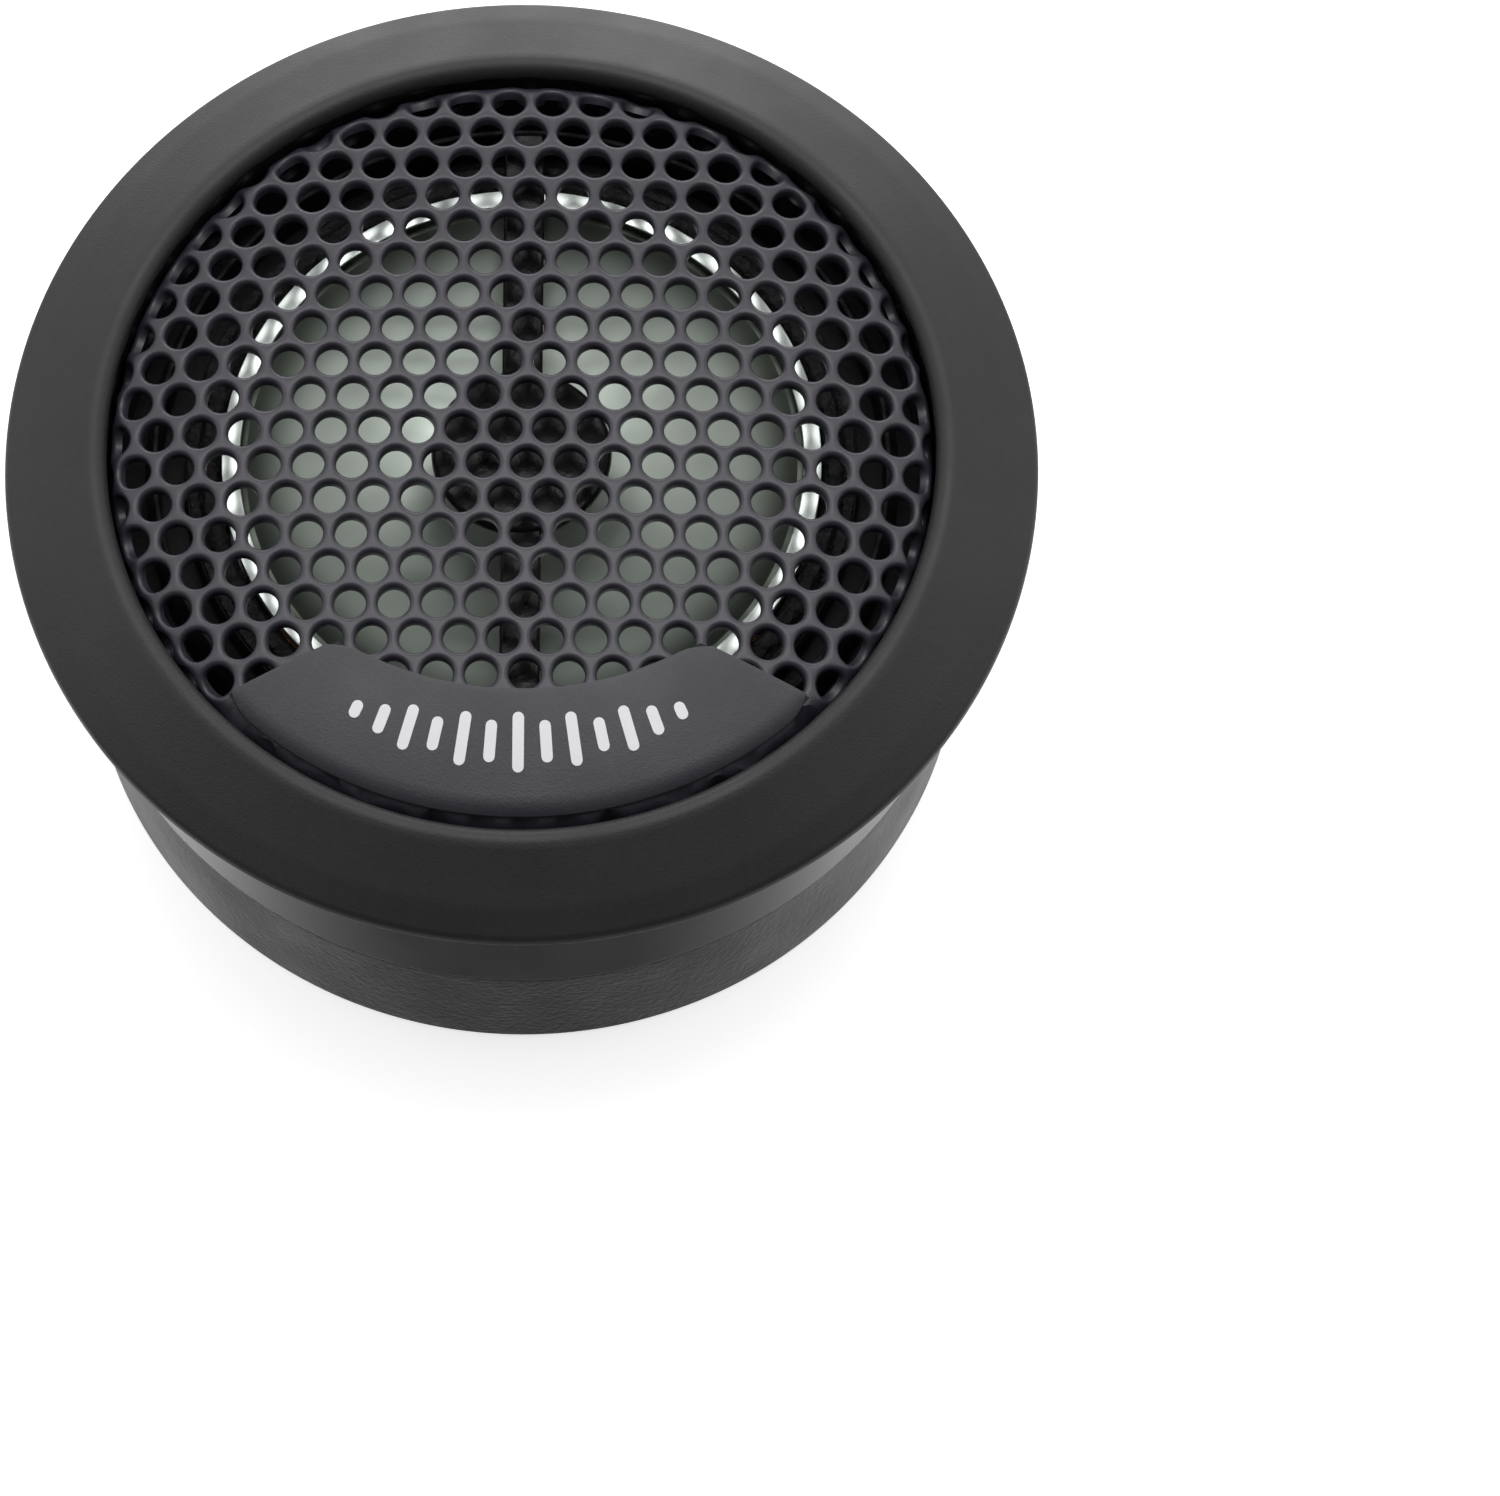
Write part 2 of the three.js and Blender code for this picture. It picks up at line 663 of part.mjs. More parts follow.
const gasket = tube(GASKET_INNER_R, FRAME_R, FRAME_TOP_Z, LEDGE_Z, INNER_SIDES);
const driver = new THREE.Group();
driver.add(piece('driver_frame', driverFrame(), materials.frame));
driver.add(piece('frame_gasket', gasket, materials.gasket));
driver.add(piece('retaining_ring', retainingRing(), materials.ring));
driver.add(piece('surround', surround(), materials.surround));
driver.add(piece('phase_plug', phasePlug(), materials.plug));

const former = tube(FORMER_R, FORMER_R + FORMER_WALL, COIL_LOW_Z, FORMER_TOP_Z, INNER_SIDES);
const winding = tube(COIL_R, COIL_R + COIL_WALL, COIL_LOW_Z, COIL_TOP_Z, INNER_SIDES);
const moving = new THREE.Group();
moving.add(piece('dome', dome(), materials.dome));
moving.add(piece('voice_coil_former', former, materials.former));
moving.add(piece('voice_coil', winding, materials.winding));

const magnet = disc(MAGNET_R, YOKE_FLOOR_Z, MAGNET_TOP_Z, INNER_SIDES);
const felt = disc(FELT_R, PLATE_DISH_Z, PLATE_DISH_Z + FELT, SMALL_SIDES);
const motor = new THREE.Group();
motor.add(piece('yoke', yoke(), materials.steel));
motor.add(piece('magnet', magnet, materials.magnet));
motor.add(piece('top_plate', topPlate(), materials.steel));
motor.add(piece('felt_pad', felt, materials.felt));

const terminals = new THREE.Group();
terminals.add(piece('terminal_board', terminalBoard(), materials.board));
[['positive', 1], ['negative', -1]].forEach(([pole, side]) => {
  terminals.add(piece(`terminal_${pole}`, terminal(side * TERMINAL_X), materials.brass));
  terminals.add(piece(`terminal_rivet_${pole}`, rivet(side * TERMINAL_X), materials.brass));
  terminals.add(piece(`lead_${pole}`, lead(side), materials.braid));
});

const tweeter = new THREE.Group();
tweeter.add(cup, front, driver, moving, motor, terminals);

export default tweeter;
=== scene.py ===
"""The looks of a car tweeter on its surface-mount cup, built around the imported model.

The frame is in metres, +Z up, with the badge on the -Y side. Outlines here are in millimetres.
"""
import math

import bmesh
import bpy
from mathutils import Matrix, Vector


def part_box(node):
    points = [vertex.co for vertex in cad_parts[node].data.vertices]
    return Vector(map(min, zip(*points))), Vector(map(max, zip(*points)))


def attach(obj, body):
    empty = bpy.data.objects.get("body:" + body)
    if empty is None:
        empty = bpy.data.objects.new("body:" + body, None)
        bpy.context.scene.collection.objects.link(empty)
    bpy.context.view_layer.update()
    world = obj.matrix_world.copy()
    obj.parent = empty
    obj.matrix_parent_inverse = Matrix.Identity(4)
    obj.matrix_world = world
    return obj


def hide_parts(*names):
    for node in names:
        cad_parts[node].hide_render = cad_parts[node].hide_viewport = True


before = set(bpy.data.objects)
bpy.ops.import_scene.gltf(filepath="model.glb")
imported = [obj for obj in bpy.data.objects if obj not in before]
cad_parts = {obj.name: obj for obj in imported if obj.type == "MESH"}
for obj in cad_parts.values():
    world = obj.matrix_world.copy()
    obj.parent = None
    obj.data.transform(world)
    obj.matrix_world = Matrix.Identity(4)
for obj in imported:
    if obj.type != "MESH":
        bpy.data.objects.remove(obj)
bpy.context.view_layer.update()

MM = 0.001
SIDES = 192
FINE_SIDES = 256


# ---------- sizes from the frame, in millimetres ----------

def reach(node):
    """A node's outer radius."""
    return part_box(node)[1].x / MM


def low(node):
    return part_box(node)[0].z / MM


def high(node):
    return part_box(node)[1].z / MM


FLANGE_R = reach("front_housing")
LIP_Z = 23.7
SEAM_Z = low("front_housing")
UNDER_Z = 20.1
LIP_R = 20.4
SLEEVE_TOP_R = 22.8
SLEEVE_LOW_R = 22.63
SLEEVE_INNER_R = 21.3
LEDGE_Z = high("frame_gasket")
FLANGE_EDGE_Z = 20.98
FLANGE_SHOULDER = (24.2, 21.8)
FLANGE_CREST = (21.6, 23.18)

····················

_PROBLEM_. Quote only the lines running from the line that holds "obj.matrix_world = world" to the line that holds "return part_box(node)[1].z / MM", both ends included.

_SOLUTION TO THE EXERCISE_.
    obj.matrix_world = world
    return obj


def hide_parts(*names):
    for node in names:
        cad_parts[node].hide_render = cad_parts[node].hide_viewport = True


before = set(bpy.data.objects)
bpy.ops.import_scene.gltf(filepath="model.glb")
imported = [obj for obj in bpy.data.objects if obj not in before]
cad_parts = {obj.name: obj for obj in imported if obj.type == "MESH"}
for obj in cad_parts.values():
    world = obj.matrix_world.copy()
    obj.parent = None
    obj.data.transform(world)
    obj.matrix_world = Matrix.Identity(4)
for obj in imported:
    if obj.type != "MESH":
        bpy.data.objects.remove(obj)
bpy.context.view_layer.update()

MM = 0.001
SIDES = 192
FINE_SIDES = 256


# ---------- sizes from the frame, in millimetres ----------

def reach(node):
    """A node's outer radius."""
    return part_box(node)[1].x / MM


def low(node):
    return part_box(node)[0].z / MM


def high(node):
    return part_box(node)[1].z / MM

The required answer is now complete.